## SHORT TASK
Output the data that follows exactly, line for line.

## GIVEN MATERIAL
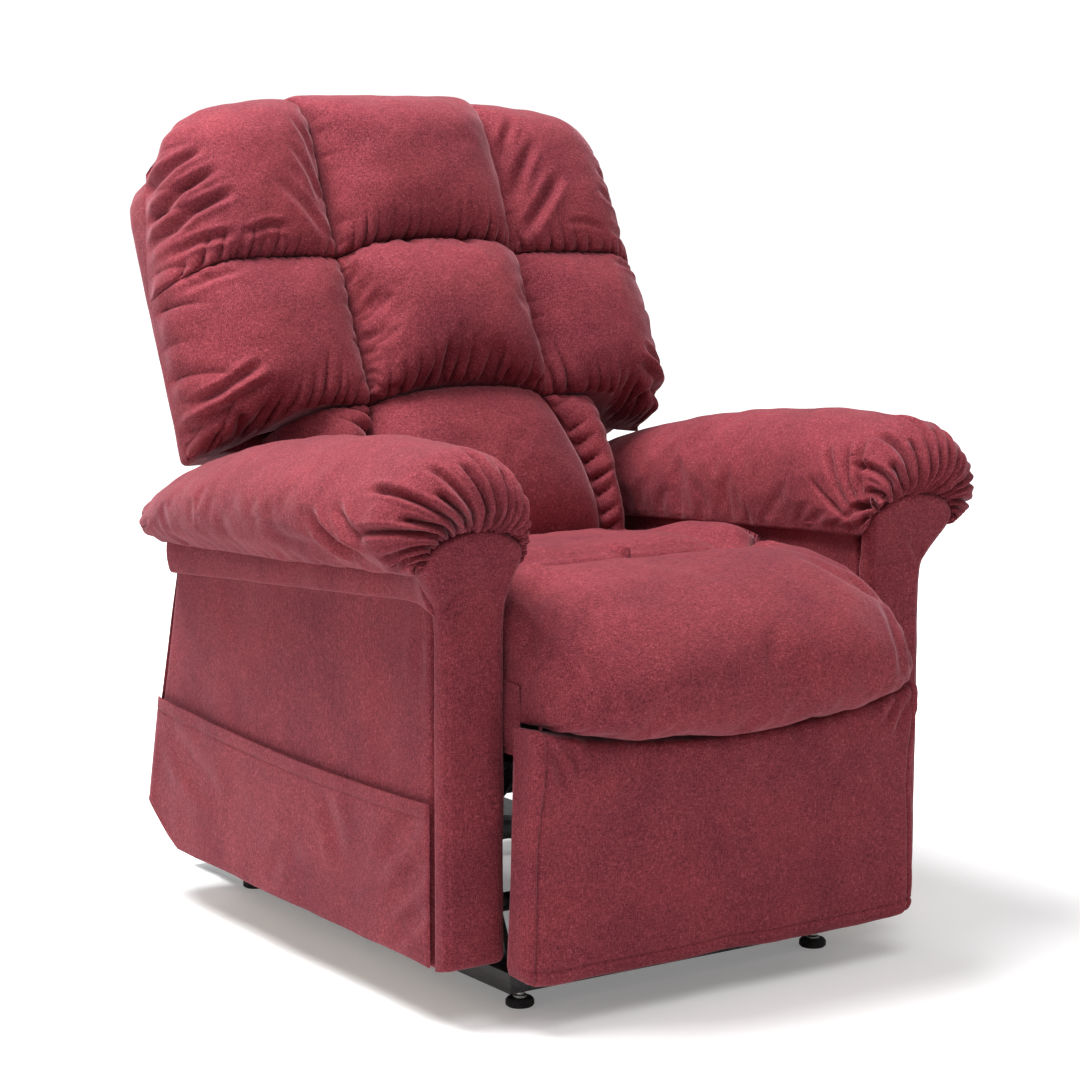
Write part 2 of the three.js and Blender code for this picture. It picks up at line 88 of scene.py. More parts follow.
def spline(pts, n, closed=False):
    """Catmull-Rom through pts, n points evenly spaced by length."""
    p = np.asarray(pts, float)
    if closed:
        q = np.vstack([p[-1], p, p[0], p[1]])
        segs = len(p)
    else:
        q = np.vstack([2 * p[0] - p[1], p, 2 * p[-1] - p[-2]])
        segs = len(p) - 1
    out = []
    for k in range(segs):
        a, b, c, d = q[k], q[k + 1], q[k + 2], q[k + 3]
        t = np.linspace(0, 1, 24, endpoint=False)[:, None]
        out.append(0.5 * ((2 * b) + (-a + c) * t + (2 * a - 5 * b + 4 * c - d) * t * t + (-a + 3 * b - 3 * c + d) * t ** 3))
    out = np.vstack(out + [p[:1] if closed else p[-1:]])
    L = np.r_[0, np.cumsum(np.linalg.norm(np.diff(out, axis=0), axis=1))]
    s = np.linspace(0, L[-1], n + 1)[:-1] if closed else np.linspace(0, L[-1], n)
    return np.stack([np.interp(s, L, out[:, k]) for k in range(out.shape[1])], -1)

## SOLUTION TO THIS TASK
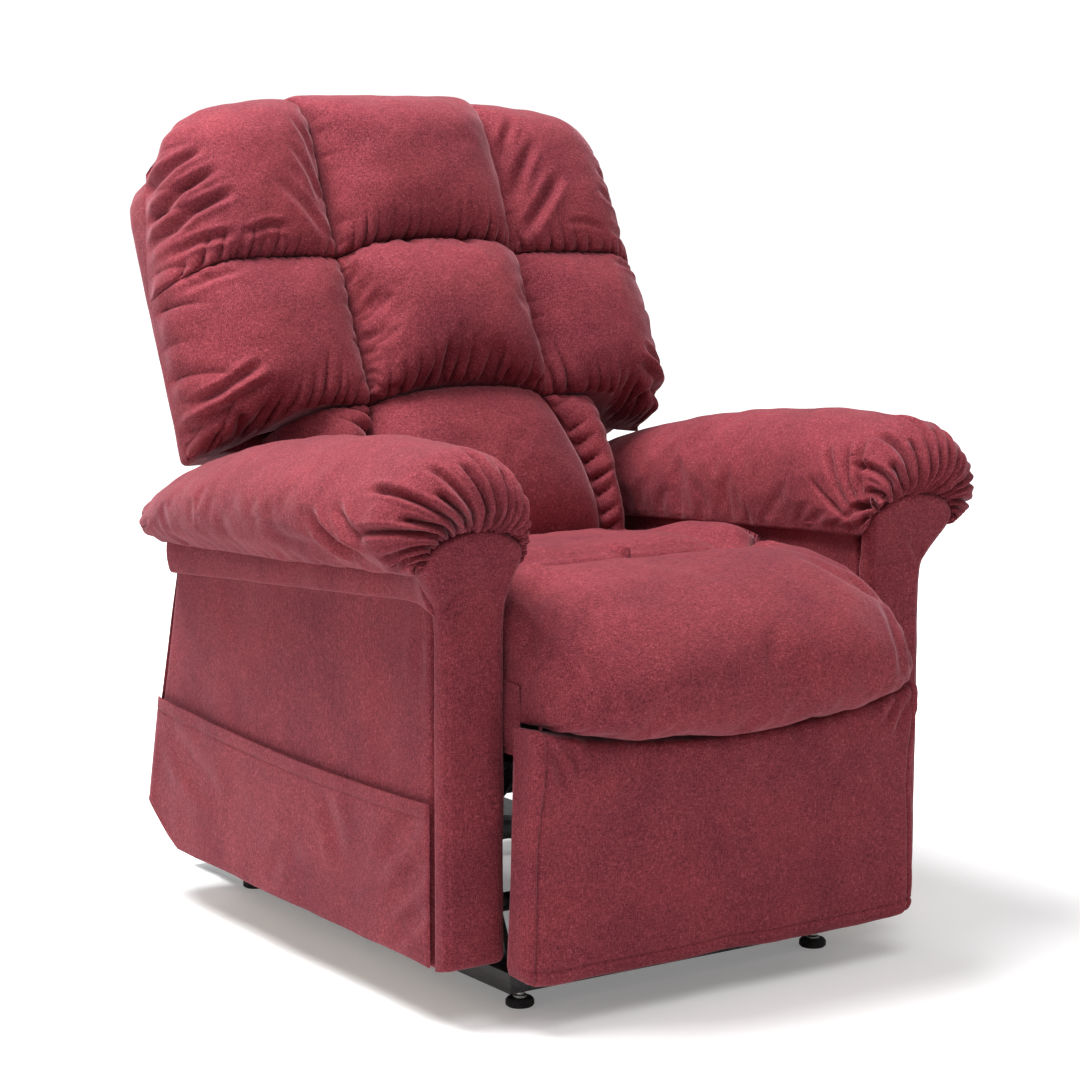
Write part 2 of the three.js and Blender code for this picture. It picks up at line 88 of scene.py. More parts follow.
def spline(pts, n, closed=False):
    """Catmull-Rom through pts, n points evenly spaced by length."""
    p = np.asarray(pts, float)
    if closed:
        q = np.vstack([p[-1], p, p[0], p[1]])
        segs = len(p)
    else:
        q = np.vstack([2 * p[0] - p[1], p, 2 * p[-1] - p[-2]])
        segs = len(p) - 1
    out = []
    for k in range(segs):
        a, b, c, d = q[k], q[k + 1], q[k + 2], q[k + 3]
        t = np.linspace(0, 1, 24, endpoint=False)[:, None]
        out.append(0.5 * ((2 * b) + (-a + c) * t + (2 * a - 5 * b + 4 * c - d) * t * t + (-a + 3 * b - 3 * c + d) * t ** 3))
    out = np.vstack(out + [p[:1] if closed else p[-1:]])
    L = np.r_[0, np.cumsum(np.linalg.norm(np.diff(out, axis=0), axis=1))]
    s = np.linspace(0, L[-1], n + 1)[:-1] if closed else np.linspace(0, L[-1], n)
    return np.stack([np.interp(s, L, out[:, k]) for k in range(out.shape[1])], -1)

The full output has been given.